In instances of a failing vote, the student will have no sooner than 2 months after the first defense and no later than 6 months after the first defense to schedule a second defense. In matters of a failing vote, the committee chair will be responsible for writing a brief report indicating the reasons for the decision and include this with the appropriate form. This is necessary so that we have appropriate documents in case a student appeal is submitted. The report should express that all procedures were followed to ensure the integrity of the defense for both committee members and the student.
8. At this point, the candidate is brought into the room and informed of the committee’s decision.

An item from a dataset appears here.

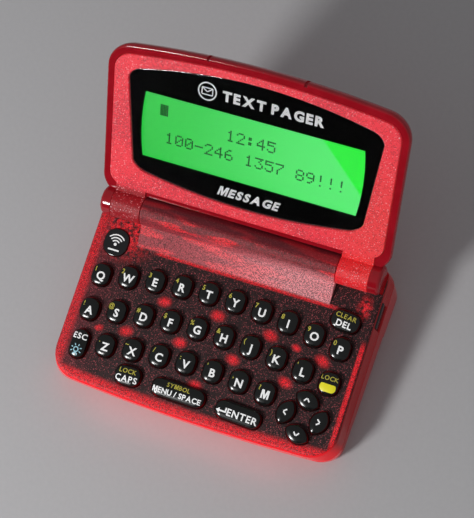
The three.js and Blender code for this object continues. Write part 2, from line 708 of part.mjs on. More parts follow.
const PIN_PLAY = 0.1;
const bezelBody = () => {
  const face = plate(lidOutline(BEZEL_INSET, LID_CUTOUT), BEZEL_H - BEZEL_THICK, BEZEL_H);
  const necks = onBothSides((side) => {
    const [x0, x1] = span(side, KNUCKLE_IN, KNUCKLE_OUT);
    return boxBetween([x0, 0, BEZEL_H - BEZEL_THICK], [x1, NECK_TOP, BEZEL_H]);
  });
  const knuckles = onBothSides((side) => lidBar(BARREL_R, ...span(side, KNUCKLE_IN, KNUCKLE_OUT)));
  const bores = onBothSides((side) =>
    lidBar(PIN.radius + PIN_PLAY, ...span(side, KNUCKLE_IN - PAST, KNUCKLE_OUT + PAST), 16),
  );
  const window = plate(lensOutline(GAP), -FAR, FAR);
  return cutAll(addAll(face, ...necks, ...knuckles), ...bores, window);
};
addPart(lidGroup, "lid_bezel", bezelBody(), PINK_BEZEL);
addPart(lidGroup, "display_lens", plate(lensOutline(0), LENS_BACK, BEZEL_H), BLACK);

const PANEL = { half: 33, low: 12.5, high: 39, back: -2.8, face: -1.3 };
const GUIDE = { half: 32, back: -4.4, face: -3.1 };
const panelBody = boxBetween([-PANEL.half, PANEL.low, PANEL.back], [PANEL.half, PANEL.high, PANEL.face]);
const guideBody = boxBetween([-GUIDE.half, PANEL.low, GUIDE.back], [GUIDE.half, PANEL.high, GUIDE.face]);
const flexBody = boxBetween([FLEX.left, FLEX.low, FLEX.bottom], [FLEX.right, FLEX.high, FLEX.top]);
addPart(lidGroup, "lcd_panel", panelBody, LCD_GREEN);
addPart(lidGroup, "lcd_backlight", guideBody, LIGHT_GUIDE);
addPart(lidGroup, "lid_flex_cable", flexBody, GOLD_FLEX);

export default pager;
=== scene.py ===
"""Looks for the folding two-way pager: fine casing, keys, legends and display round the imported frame.

Shapes are drawn in millimetres, in the deck's frame, the lid's frame or the pager's own frame, and
become metres in the pager's frame when a piece is finished. Materials convert back to local millimetres.
"""
import json
import math

import bmesh
import bpy
from mathutils import Matrix, Vector


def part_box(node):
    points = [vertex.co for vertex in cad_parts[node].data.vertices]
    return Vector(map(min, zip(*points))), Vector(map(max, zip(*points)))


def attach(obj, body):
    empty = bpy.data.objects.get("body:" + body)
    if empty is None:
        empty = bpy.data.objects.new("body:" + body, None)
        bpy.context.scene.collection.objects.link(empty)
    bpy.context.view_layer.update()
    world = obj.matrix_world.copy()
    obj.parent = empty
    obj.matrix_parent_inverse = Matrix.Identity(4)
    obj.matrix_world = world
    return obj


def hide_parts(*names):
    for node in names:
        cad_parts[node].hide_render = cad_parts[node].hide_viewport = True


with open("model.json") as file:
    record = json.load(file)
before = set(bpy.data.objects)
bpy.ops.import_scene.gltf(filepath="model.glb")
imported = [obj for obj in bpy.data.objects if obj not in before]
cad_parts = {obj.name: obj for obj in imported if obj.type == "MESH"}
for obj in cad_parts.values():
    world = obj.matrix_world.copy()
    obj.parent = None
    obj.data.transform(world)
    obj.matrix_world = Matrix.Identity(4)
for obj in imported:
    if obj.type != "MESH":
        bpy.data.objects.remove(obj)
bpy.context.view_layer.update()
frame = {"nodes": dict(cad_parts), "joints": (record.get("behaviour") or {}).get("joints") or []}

# ---- Driving dimensions, in millimetres ----------------------------------------------------
MM = 0.001
GAP = 0.3
WALL = 1.6
KEY_TOP = 1.8
KEY_CLEAR = 0.3
DECK_THICK = 1.6
FLOOR_THICK = 1.4
SEAM_DEPTH = 4.6
SEAM_GAP = 0.12
REAR_CORNER = 4.2
ROOM_CORNER = 4.5
BASE_FRONT_BOW = 1.5
BARREL_R = 4.0
BARREL_HALF = 27.5
KNUCKLE_IN = 27.8
KNUCKLE_OUT = 36.3
CAP_IN = 36.45
CAP_OUT = 39.5
RECESS_R = 4.35
RAMP_FOOT_V = 39.8
RAMP_TOP_H = 2.3
BULGE_STEP = 2.4
BULGE_FOOT_Y = -6.4
BULGE_START_Y = -8
FRONT_FOOT_Y = -42
LID_TILT = math.radians(50.5)
LID_TOP = 49.4
LID_BOTTOM = 2
LID_CORNER = 6.5
LID_TOP_BOW = 3.1
LID_RIM_H = 0.1
LID_CUTOUT = 5.8
BEZEL_H = 0.5
BEZEL_THICK = 1.5
BEZEL_INSET = 2.3
LENS_FACE = 0.2
KEY_PITCH = 7.58
KEY_ARC_R = 159
FAR = 70
PAST = 1

# ---- Frames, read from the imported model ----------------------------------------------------


def joint(name):
    return next(j for j in frame["joints"] if j["name"] == name)


hinge = Vector(joint("hinge_lid")["pos_m"]) / MM
deck_normal = Vector(joint("key_Q_press")["axis"])
DECK_SLOPE = math.atan2(-deck_normal.y, deck_normal.z)
HALF_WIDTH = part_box("lid_back_shell")[1].x / MM
SIDE_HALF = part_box("lower_case")[1].x / MM
BASE_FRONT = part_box("upper_case")[0].y / MM
BASE_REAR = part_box("lower_case")[1].y / MM
key_level = max(deck_normal.dot(v.co) for v in frame["nodes"]["key_Q"].data.vertices) / MM
DECK_FRONT_Z = (key_level - KEY_TOP - deck_normal.y * BASE_FRONT) / deck_normal.z

PAGER = Matrix.Identity(4)
DECK = Matrix.Translation((0, BASE_FRONT, DECK_FRONT_Z)) @ Matrix.Rotation(DECK_SLOPE, 4, "X")
LID = Matrix.Translation(hinge) @ Matrix.Rotation(LID_TILT, 4, "X")
HINGE_V, HINGE_H = (DECK.inverted() @ hinge).yz


def box_mm(name):
    """The lowest and highest corners of a CAD node in the pager's frame, in millimetres."""
    return [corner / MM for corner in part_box(name)]


def span(side, inner, outer):
    """A stretch of X on the left side (-1) or the right (1), in rising order."""
    return sorted((side * inner, side * outer))


def node_box(node, place):
    """The lowest and highest corners of a CAD node in a local frame, in millimetres."""
    inverse = place.inverted()
    points = [inverse @ (v.co / MM) for v in frame["nodes"][node].data.vertices]
    low = Vector(min(p[i] for p in points) for i in range(3))
    high = Vector(max(p[i] for p in points) for i in range(3))
    return low, high


def deck_z(y, offset=0.0):
    """The height of the deck's surface, or of a plane parallel to it, at y in the pager's frame."""
    return DECK_FRONT_Z + (y - BASE_FRONT) * math.tan(DECK_SLOPE) + offset / math.cos(DECK_SLOPE)


# ---- Outlines --------------------------------------------------------------------------------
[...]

9. The meeting is then adjourned.
10. It is further suggested that the committee chair then take some time to debrief with the student and discuss the next steps, including recommendations made by the committee.
11. The committee chair submits the appropriate paperwork to the Graduate Academic Services Center (GASC) or to the Doctoral Program Director.

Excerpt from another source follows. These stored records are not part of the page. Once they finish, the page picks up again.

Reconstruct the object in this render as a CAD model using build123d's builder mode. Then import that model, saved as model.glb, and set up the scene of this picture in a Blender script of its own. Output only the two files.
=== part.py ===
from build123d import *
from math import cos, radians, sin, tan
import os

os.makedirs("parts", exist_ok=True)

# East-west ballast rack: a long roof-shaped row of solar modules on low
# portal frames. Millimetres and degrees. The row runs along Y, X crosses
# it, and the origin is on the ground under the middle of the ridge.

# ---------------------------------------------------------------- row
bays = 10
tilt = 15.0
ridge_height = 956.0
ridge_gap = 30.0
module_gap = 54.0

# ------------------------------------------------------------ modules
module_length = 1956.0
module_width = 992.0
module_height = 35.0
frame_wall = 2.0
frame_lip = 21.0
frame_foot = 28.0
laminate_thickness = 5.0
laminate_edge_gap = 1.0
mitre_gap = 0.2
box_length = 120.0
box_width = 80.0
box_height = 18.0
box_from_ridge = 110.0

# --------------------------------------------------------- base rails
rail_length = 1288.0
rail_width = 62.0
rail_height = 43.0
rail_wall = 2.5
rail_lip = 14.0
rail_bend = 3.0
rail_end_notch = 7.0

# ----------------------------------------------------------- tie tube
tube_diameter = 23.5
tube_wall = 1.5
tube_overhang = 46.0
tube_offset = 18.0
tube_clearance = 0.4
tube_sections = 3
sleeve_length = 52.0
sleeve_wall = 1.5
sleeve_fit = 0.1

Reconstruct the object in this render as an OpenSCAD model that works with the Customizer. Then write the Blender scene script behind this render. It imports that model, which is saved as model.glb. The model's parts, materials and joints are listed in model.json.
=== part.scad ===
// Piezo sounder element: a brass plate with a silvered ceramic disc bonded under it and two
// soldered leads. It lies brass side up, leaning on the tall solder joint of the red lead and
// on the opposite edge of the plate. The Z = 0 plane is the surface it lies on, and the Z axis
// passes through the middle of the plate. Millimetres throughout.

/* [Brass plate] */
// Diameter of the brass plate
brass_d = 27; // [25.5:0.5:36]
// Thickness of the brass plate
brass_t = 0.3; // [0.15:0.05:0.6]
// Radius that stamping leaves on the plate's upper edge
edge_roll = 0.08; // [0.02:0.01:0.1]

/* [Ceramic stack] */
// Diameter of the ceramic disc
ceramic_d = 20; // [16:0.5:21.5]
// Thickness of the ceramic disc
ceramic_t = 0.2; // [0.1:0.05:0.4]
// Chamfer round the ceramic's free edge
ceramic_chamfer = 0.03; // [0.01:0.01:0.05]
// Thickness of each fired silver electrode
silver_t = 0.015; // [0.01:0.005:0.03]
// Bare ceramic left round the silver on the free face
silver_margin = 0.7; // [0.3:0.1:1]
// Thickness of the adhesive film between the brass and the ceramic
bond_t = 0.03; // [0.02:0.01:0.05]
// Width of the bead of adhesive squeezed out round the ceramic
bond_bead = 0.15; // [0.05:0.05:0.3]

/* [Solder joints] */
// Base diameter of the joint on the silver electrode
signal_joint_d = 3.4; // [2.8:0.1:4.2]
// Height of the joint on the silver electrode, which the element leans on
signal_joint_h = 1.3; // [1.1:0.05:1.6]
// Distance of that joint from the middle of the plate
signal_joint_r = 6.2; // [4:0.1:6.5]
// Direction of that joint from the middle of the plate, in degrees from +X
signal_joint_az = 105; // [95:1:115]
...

In summary, the following basic script is a recommended process. Time spent on each segment varies.
The order, format, flow, and timing of the defense will be finalized and formally approved by the chair before the defense to ensure a complete, clear presentation of the study and examination of the candidate.
- Welcome by the chair and overview of the defense process is given
- Presentation by candidate
- Committee members ask questions and discuss study
- Candidate is asked to leave the room and the committee members deliberate on the decision to pass or fail the student
- Post-meeting announcement of outcome of committee deliberations, often including a conference between the candidate and committee chair (sometimes the whole committee) to review required changes in the dissertation document.
- Student prepares a short document listing the recommendations suggested by the committee members as a result of the defense. This shows that the student clearly understands their next steps toward improving the final document. This document is then forwarded to all committee members for approval or further clarification if necessary.